As of 1 July 2022, the lives of countless diabetics Australia-wide are about to change dramatically. The government has finally signed off on the subsidisation of the Continual Glucose Monitor (CGM) for anyone living with this chronic illness. Previously, subsidisation of CGMs were only eligible for people younger than 21, in possession of a concession or seniors’ card, or trying to fall pregnant. Otherwise, CGMs could cost the average Australian up to $10, 000 annually. Many, of course, have not been able to afford this potentially life-saving technology, until now, where it will cost $31 a month for the device from 1 July.
The push to see this device subsidised has spanned decades. It is a decision that will save the healthcare system exponentially in the long run. As the CGM gives its users the ability to control their blood glucose levels with Blood glucose monitors more closely than perhaps they were ever able to before. The German technology that allows the device to alert the phone it is connected to via bluetooth is technology that truly has the ability to save a life. As someone who lives with diabetes and Addison’s disease, I am a perfect example of a person whose life might be saved by this device. There have been several instances where I have lost consciousness in my sleep, due to both diseases working together to my detriment, and I have woken (or come to) suffering very low blood glucose levels (a hypo) and having an Addisonian crisis subsequently. I have landed in hospital following this nearly every time, with nurses and doctors urgently trying to raise my blood glucose levels before I slip into unconsciousness and/or a coma. If I had had a CGM attached to me at any of these times, it would have alerted my phone as soon as my BGLs started becoming too low and I would have woken and been able to treat it before the situation got dire without my knowledge.
Australia pharmacy will see a consequent rise in the sales of CGMs as they are being made affordable to many more, and will have to keep up with the dramatically increased demand for them as a result. The ability to be able to track what our BGLs are doing more closely than perhaps a glucometer will allow us is what will save the healthcare system so much in the long run. Where a lapse in control over the disease has seen many suffer from organ failure, amputation and many other subsequent diseases, the close control the device allows you to have in terms of being altered to high and low blood glucose levels and the ability to track what your levels are doing 24/7 is what makes it such a game changer. This close control will mean that we have the ability to remain more closely in range, and therefore not causing our bodies harm by sugar peaks and troughs that can otherwise so easily occur.
It is a huge step in the right direction in terms of healthcare in Australia, and another reason as to why our healthcare system is competitive with most in the world. Australia pharmacy is about to receive an influx of diabetic customers as they’ve never seen before.

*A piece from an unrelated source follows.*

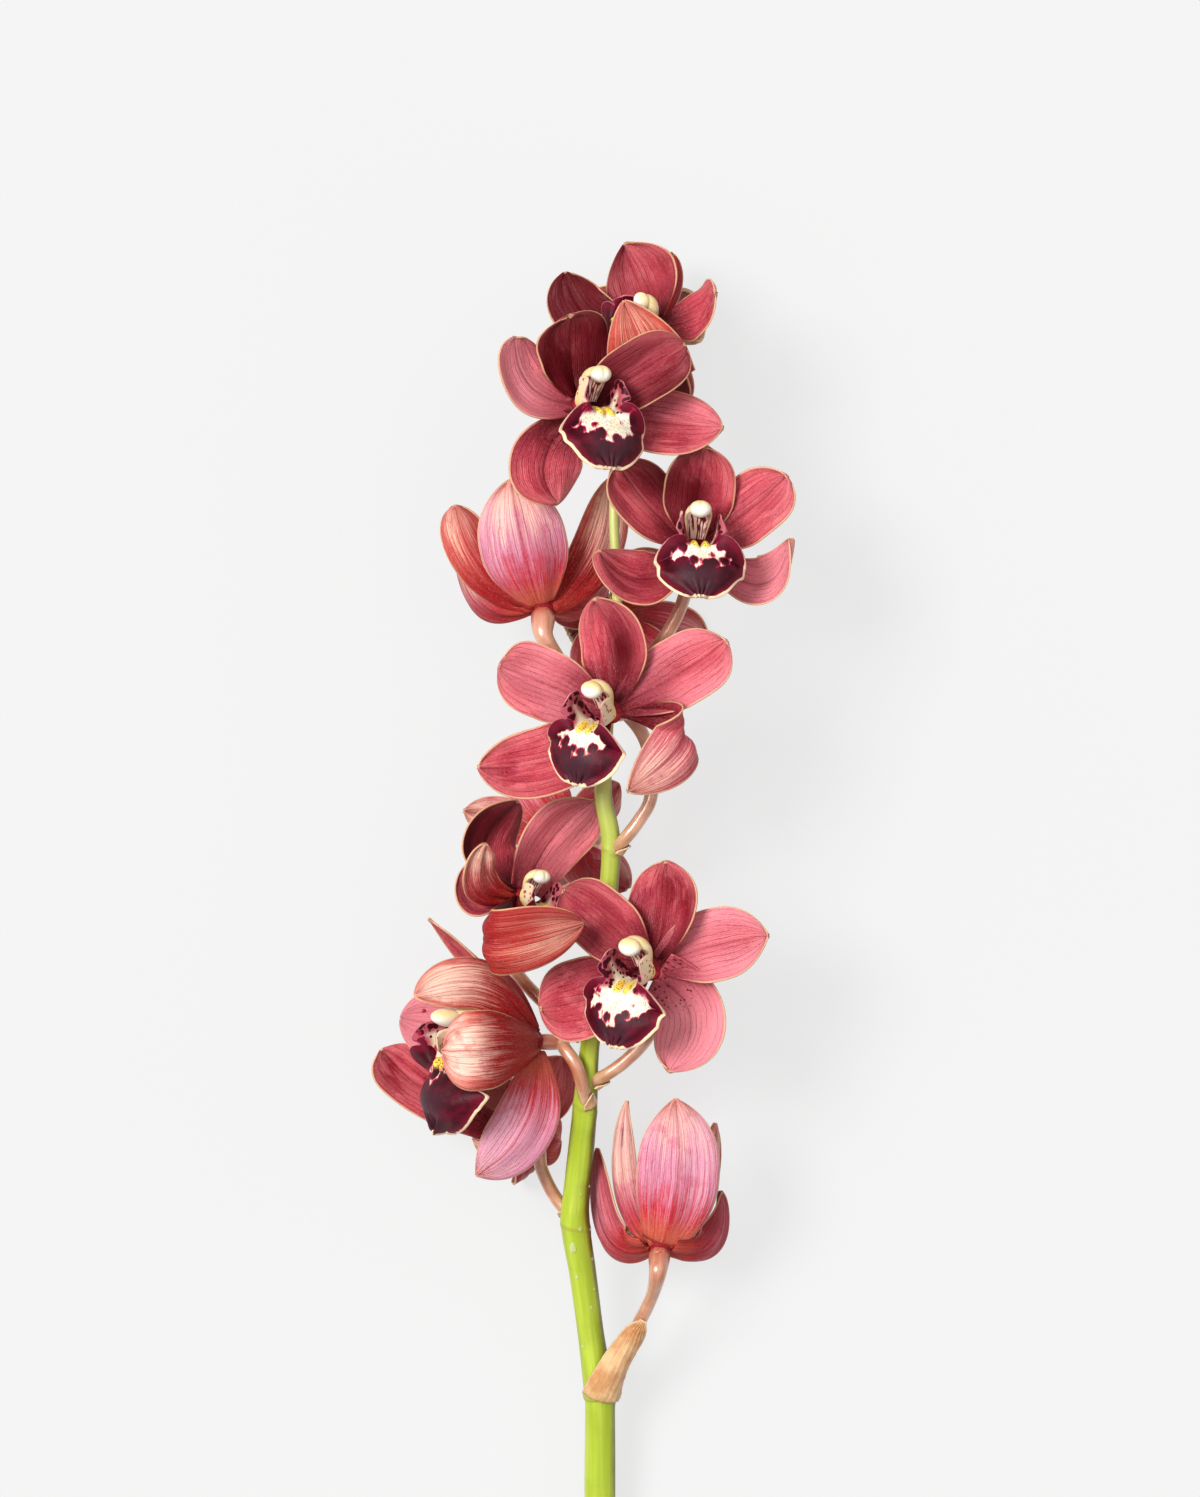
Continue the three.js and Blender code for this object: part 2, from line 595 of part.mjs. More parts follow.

The CGM would have come especially in handy the night, about three years ago, when I was out to dinner with my (not-yet) boyfriend. Our second date, in fact. I had ordered off the menu of the restaurant we were in, and given myself an injection of insulin in anticipation of the meal about to come out. What I was expecting to be a hearty bowl of ravioli, came out, instead as a fancy three-piece plate of the pasta. Way too pretentiously portioned for the restaurant we were in. I thought nothing of it except ‘oh I’m probably gonna be hungry later’.
Not much later, we were taking a walk around The Rocks. We were minutes in (for memory) when I felt my body jolting in ways it had never before; I was having a seizure. My next memory is of waking up (or, as it turned out, coming to) on the ground with a French woman speaking French as she knelt over me. I could hear sirens wailing as well, it didn’t take me long to work out they were directed at me. I was very reluctant to go with the paramedics to the hospital, until they tested my BGL. It was one-point-something. That is the point that many go into a coma. It was no wonder I had had a seizure.
I went to the hospital.
Here’s what could’ve happened differently if I had had a CGM on me at the time:
I would have taken my insulin. To paint the picture as accurately as possible, I was in the habit back then of blindly calculating how much insulin I should take with my meal, without checking my BGLs first to make a more informed calculation. That night was no exception. It may have had as significant a repercussion as taking too much insulin for what was the amount of food I was presented with.
That aside, my CGM would have alerted me the second my BGL dropped below 4.1. Whether that happened before or after dinner that night, it would have given me the information I needed to a) give myself a more appropriate amount of insulin with my meal (although this may still have been too much if I had injected before the meal came out) and b) respond immediately by giving myself something sugary and/or carby to bring my levels back up, before it reached the point of becoming catastrophic.
Sometimes I feel the symptoms of a hypo coming on, and can address it immediately. Other times, it evades my attention until it is very low and I am at a critical point.
It feels needless to say that the chances of my BGLs getting so low as to cause me to seizure, would have been slim to none.